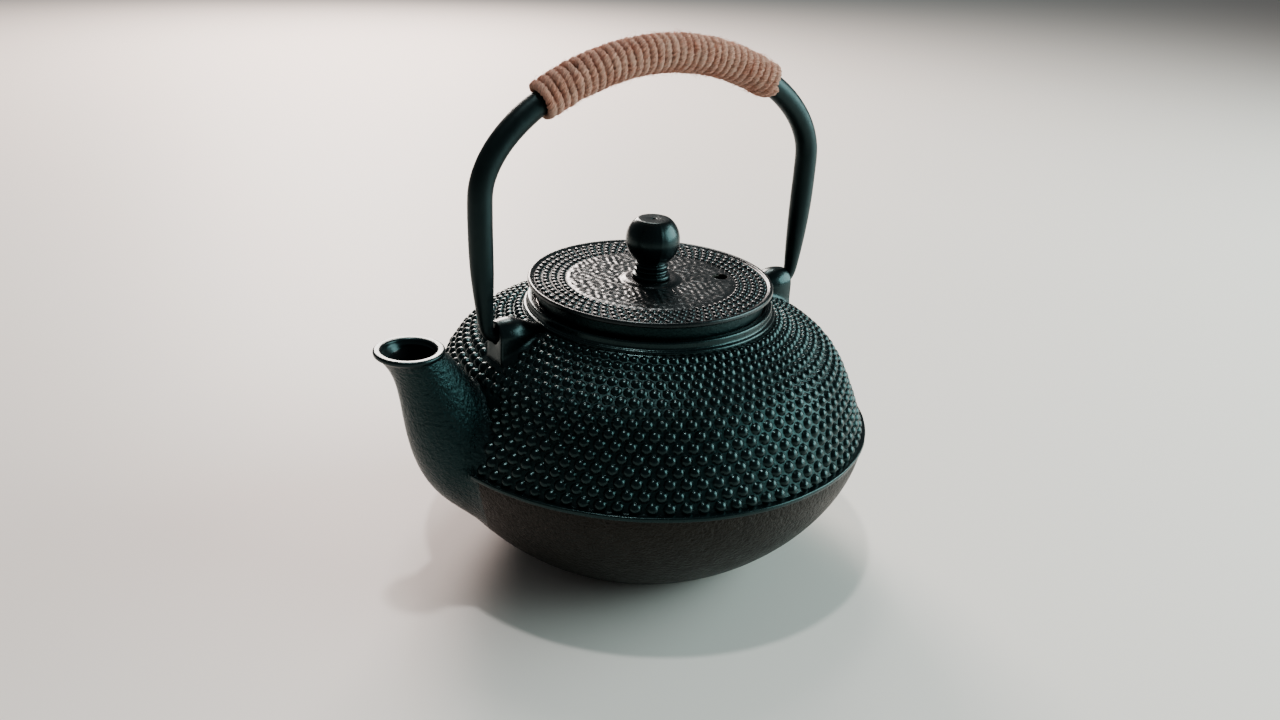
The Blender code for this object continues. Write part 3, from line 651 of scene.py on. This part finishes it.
def hookLugs():
    # half widths along X: a cosine tail from the collar, an ellipse to the flat face, then the socket
    g = SimpleNamespace(**lug)
    widest = g.face - g.bulgeBack
    faceRadius = g.radius * math.sqrt(1 - (g.bulgeBack / g.barrel) ** 2)
    back = np.linspace(1, 0, 26)
    tailX = widest + (g.root - widest) * back
    narrowing = 0.5 + 0.5 * np.cos(back * math.pi)
    tail = g.tailWidth + (g.radius - g.tailWidth) * narrowing
    tail[0] *= 0.75     # rounds off the end
    tailRise = g.tailHeight + (g.radius - g.tailHeight) * narrowing
    tailRise[0] *= 0.6
    frontX = np.linspace(widest + 0.4, g.face - g.edge, 8)
    front = g.radius * np.sqrt(1 - ((frontX - widest) / g.barrel) ** 2)
    bevel = np.linspace(0, math.pi / 2, 6)[1:]
    edgeX = g.face - g.edge * (1 - np.sin(bevel))
    edge = front[-1] - g.edge * (1 - np.cos(bevel))
    rings = lugSection(np.concatenate((tailX, frontX, edgeX)), np.concatenate((tail, front, edge)),
                       np.concatenate((tailRise, front, edge)))
    below = rings.shape[1] - g.above
    turn = np.concatenate((np.linspace(0, math.pi, g.above),
                           math.pi + np.linspace(0, math.pi, below + 2)[1:-1]))
    circle = np.stack((0 * turn, np.cos(turn), np.sin(turn)), -1)
    middle = np.array((0, 0, g.height))
    mouths = [middle + circle * r + (x, 0, 0) for r, x in
              ((g.socket + 0.5, g.face), (g.socket + 0.12, g.face - 0.12),
               (g.socket, g.face - 0.5), (g.socket, g.face - g.socketDepth),
               (0.0, g.face - g.socketDepth))]
    start = np.broadcast_to(rings[0].mean(0), rings[0].shape)
    right = np.concatenate((start[None], rings, np.stack(mouths)))
    left = right * (-1, 1, 1)
    quads = outwardQuads(right)
    faces = np.vstack((quads, quads[:, ::-1] + right.shape[0] * right.shape[1]))
    points = np.concatenate((right.reshape(-1, 3), left.reshape(-1, 3)))
    return addPiece("hookLugs", points, faces.tolist(), [iron["polishedIron"]])


stud = dict(rows=15, perRow=90, first=1.5, step=3.52, shrink=0.011, phase=0.5,
            foot=0.50, height=0.275, unevenness=0.05, sides=10,
            rings=((1.0, -0.14), (0.88, 0.10), (0.73, 0.48), (0.50, 0.84), (0.24, 0.98)))


def standOn(r, z, outwardR, outwardZ, perRow, shift):
    # places on rings round Z, with the directions along the ring, up the surface and out of it
    angle = fullTurn * (np.arange(perRow)[None] + shift[:, None]) / perRow
    c, s, one = np.cos(angle), np.sin(angle), np.ones((1, perRow))
    centre = np.stack((r[:, None] * c, r[:, None] * s, z[:, None] * one), -1)
    outward = np.stack((outwardR[:, None] * c, outwardR[:, None] * s, outwardZ[:, None] * one), -1)
    across = np.stack((-s, c, 0 * c), -1)
    return centre, across, np.cross(outward, across), outward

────

◆ **WHAT YOU NEED TO DO**
Your task is to repeat the data exactly; please include every line.

◆ **WRITTEN RESPONSE**
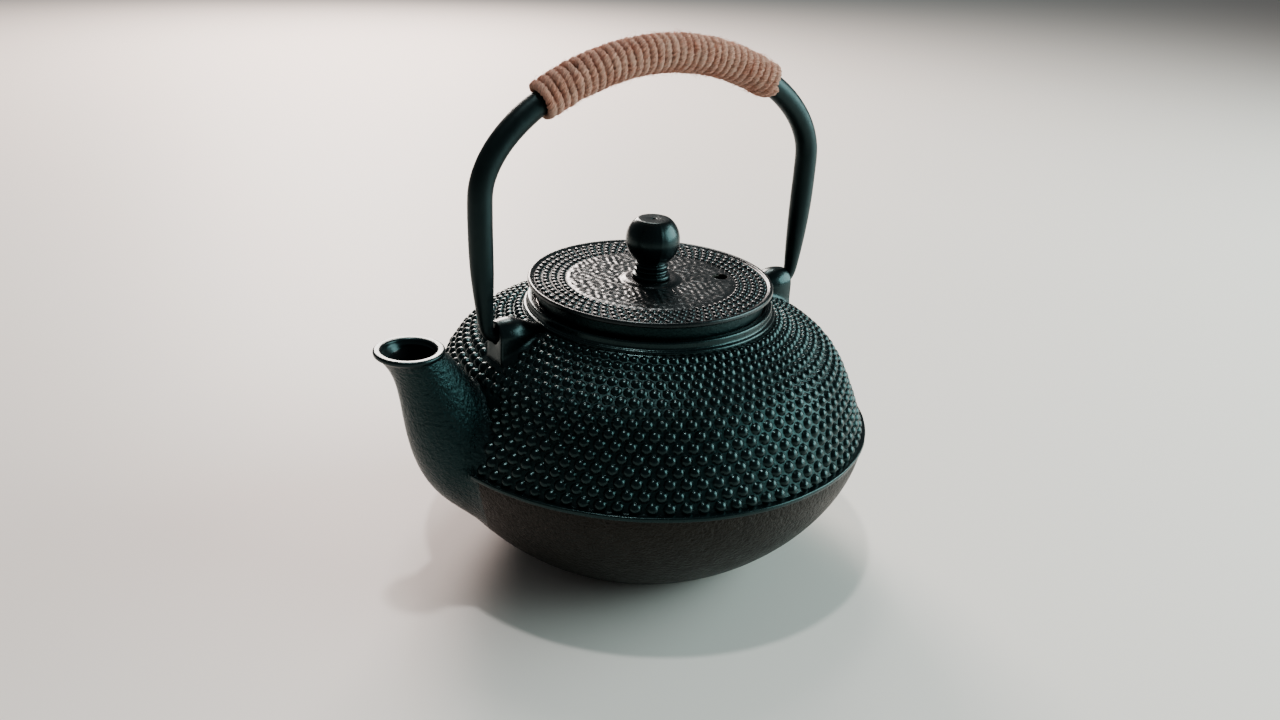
The Blender code for this object continues. Write part 3, from line 651 of scene.py on. This part finishes it.
def hookLugs():
    # half widths along X: a cosine tail from the collar, an ellipse to the flat face, then the socket
    g = SimpleNamespace(**lug)
    widest = g.face - g.bulgeBack
    faceRadius = g.radius * math.sqrt(1 - (g.bulgeBack / g.barrel) ** 2)
    back = np.linspace(1, 0, 26)
    tailX = widest + (g.root - widest) * back
    narrowing = 0.5 + 0.5 * np.cos(back * math.pi)
    tail = g.tailWidth + (g.radius - g.tailWidth) * narrowing
    tail[0] *= 0.75     # rounds off the end
    tailRise = g.tailHeight + (g.radius - g.tailHeight) * narrowing
    tailRise[0] *= 0.6
    frontX = np.linspace(widest + 0.4, g.face - g.edge, 8)
    front = g.radius * np.sqrt(1 - ((frontX - widest) / g.barrel) ** 2)
    bevel = np.linspace(0, math.pi / 2, 6)[1:]
    edgeX = g.face - g.edge * (1 - np.sin(bevel))
    edge = front[-1] - g.edge * (1 - np.cos(bevel))
    rings = lugSection(np.concatenate((tailX, frontX, edgeX)), np.concatenate((tail, front, edge)),
                       np.concatenate((tailRise, front, edge)))
    below = rings.shape[1] - g.above
    turn = np.concatenate((np.linspace(0, math.pi, g.above),
                           math.pi + np.linspace(0, math.pi, below + 2)[1:-1]))
    circle = np.stack((0 * turn, np.cos(turn), np.sin(turn)), -1)
    middle = np.array((0, 0, g.height))
    mouths = [middle + circle * r + (x, 0, 0) for r, x in
              ((g.socket + 0.5, g.face), (g.socket + 0.12, g.face - 0.12),
               (g.socket, g.face - 0.5), (g.socket, g.face - g.socketDepth),
               (0.0, g.face - g.socketDepth))]
    start = np.broadcast_to(rings[0].mean(0), rings[0].shape)
    right = np.concatenate((start[None], rings, np.stack(mouths)))
    left = right * (-1, 1, 1)
    quads = outwardQuads(right)
    faces = np.vstack((quads, quads[:, ::-1] + right.shape[0] * right.shape[1]))
    points = np.concatenate((right.reshape(-1, 3), left.reshape(-1, 3)))
    return addPiece("hookLugs", points, faces.tolist(), [iron["polishedIron"]])


stud = dict(rows=15, perRow=90, first=1.5, step=3.52, shrink=0.011, phase=0.5,
            foot=0.50, height=0.275, unevenness=0.05, sides=10,
            rings=((1.0, -0.14), (0.88, 0.10), (0.73, 0.48), (0.50, 0.84), (0.24, 0.98)))


def standOn(r, z, outwardR, outwardZ, perRow, shift):
    # places on rings round Z, with the directions along the ring, up the surface and out of it
    angle = fullTurn * (np.arange(perRow)[None] + shift[:, None]) / perRow
    c, s, one = np.cos(angle), np.sin(angle), np.ones((1, perRow))
    centre = np.stack((r[:, None] * c, r[:, None] * s, z[:, None] * one), -1)
    outward = np.stack((outwardR[:, None] * c, outwardR[:, None] * s, outwardZ[:, None] * one), -1)
    across = np.stack((-s, c, 0 * c), -1)
    return centre, across, np.cross(outward, across), outward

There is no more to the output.